Across a yard littered with Serb vehicles damaged in the 1995 air strikes, another building houses US-supplied armored personnel carriers and M60 tanks also awaiting disbursement to the new Muslim-Croat Bosnian army. The massive cache of heavy weapons is meant to ensure that Sarajevo will never again be placed under siege.

As the peace process in Bosnia stumbles along - local elections were held over the weekend - a US-led effort is quietly providing arms and training to the Bosnian Muslim and Croat armies in an effort to achieve a military balance with the Bosnian Serbs. Should the 1995 Dayton agreement's vision of a united and peaceful Bosnian state fail to become a reality, Washington is seeking to shore up the tenuous alliance between Muslims and Croats and ensure that together they can deter future Serb aggression if and when NATO-led peacekeepers leave the region.
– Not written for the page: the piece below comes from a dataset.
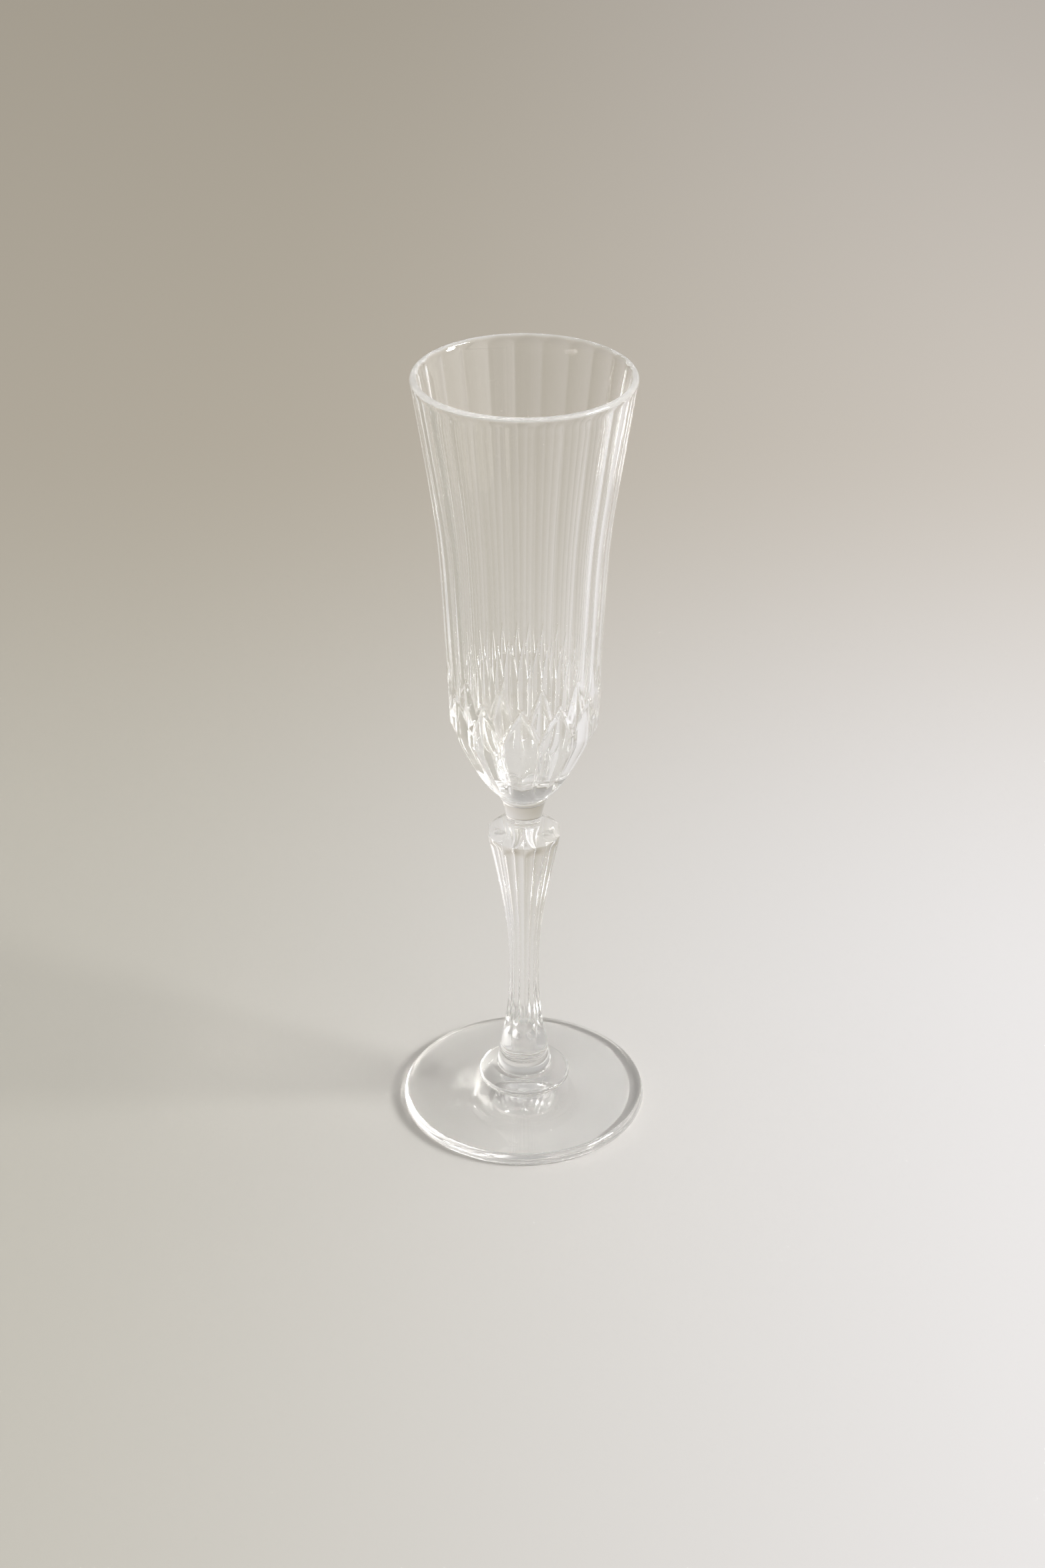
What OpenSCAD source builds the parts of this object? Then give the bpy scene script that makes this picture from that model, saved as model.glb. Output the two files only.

It's a difficult task. The Muslim-led Bosnian government army (ABiH) and the Croatian Defense Council (HVO) fought bitter battles against each other in 1994, when the HVO launched an offensive to create an ethnically pure Croatian statelet in Bosnia. Muslim-Croat relations remain frosty, with travel across ethnic lines often dangerous and sometimes deadly.

Uniting old adversaries

"Obviously, we're not going to have comfortable relations overnight," a US official here acknowledges. "But we're 1,000 miles down the road from where we started a year ago. Back then it was very hard to get them to sit down in the same room together, and when they did it was a verbal food fight."

The food fights are over for the time being. In the halls of the joint Federation Defense Ministry in Sarajevo, uniformed HVO and ABiH officers carrying briefcases can be seen walking the halls together between meetings, or greeting one another on the stairs. But the ministry remains only semifunctional because most other joint ministries and government institutions at both the federation and national level don't function at all due to a lack of trust among the three ethnic groups.

"Civil-military relations remain difficult because the civilian implementation of Dayton has gone so slowly," says Federation Defense Minister Ante Jelavic, an ethnic Croat whose secretary has the flags of the HVO and Bosnian Croat statelet on her desk. "This is to be the army of Croats and Muslims in Bosnia. There must be a clear civilian chain of command and many checks built into the system to ensure this army does not break apart."

Sources say the HVO remains closely tied to the Ministry of Defense in Croatia proper, and is expected to remain so until the integration of the army and necessary civilian institutions like the federation parliament become a reality. Even when the army is finally integrated, the two armies will remain separate up to the brigade-level. In the event of war, brigades fall under the command of an integrated general staff headed by a Muslim general.

Still outgunned

Despite opposition to the program by Britain, France, and other European allies, the State Department has organized the delivery of $100 million in military equipment. Even with these transfers, the Federation army remains outgunned by its Bosnian Serb counterpart, whose arsenal exceeds slightly the arms-control limits set by the Dayton accords. Diplomatic and military sources in Sarajevo say the political and economic crises in the Bosnia Serb Republic, or Republika Srpska, have certainly weakened the Bosnian Serb army. But it is still believed capable of launching an offensive.

Mr. Jelavic says the federation army will only be used for defense. "Achieving a military balance is most vital to ensuring security in Bosnia once SFOR leaves," he says. "But we have not achieved that balance, and to do so we need continued material assistance from the outside world."

US involvement isn't new. In October 1996, the Clinton administration delayed preliminary shipments of US-supplied weapons until Sarajevo agreed to sack then-Defense Minister Hasam Cengic, an Islamic cleric with close ties to Iran. US officials say they are satisfied that the federation has severed ties to Iran. "Bosnia has legitimate security concerns," a US official says. "If we don't help them meet those concerns they will look elsewhere instead."

Today the US appears committed to strengthening the federation army. Washington has provided for the training of battalion commanders and brigade commanders through a private company, Alexandria, Va.-based Military Professional Resources International (MPRI), which is led by retired senior US military officers and Defense Intelligence Agency officials.

The company runs a school and battlefield simulations center near Hadzici, and is helping construct a large military firing range near Livno in Croat-controlled western Herzegovina.

Ammunition for stored weaponry is kept in Livno, apart from the heavy weapons. This is meant to enhance security, according to MPRI spokesman Joe Allred. It also was the logical place to store them, he says: The heavy weapons will be used for the first time at the training ground there.

"All of our training operations center on a 'deter-and-defend' strategy," says MPRI's Dick Edwards, who heads the simulations center in Hadzici. "It has gone very well because they are excellent students. We really don't see any tensions between the HVO and ABiH officers who work here."

The center is actually one of the few places where middle-rank soldiers of the two armies work together on a constant basis. The cadres who are trained here are from unintegrated battalion- and brigade-strength units, and a proposed joint brigade has yet to be founded.

"We are professionals," says ABiH Capt. Eis Bektas, who runs simulations at the center, as a HVO counterpart nods in agreement. "When our leaders tell us to fight, we fight. When they tell us to work together, we work together. There really are no problems."

Asked if any of them had fought in battles between the two armies in their 1994 war, the circle of soldiers became tense. "We don't talk about these things here," Captain Bektas explains. "Not ever."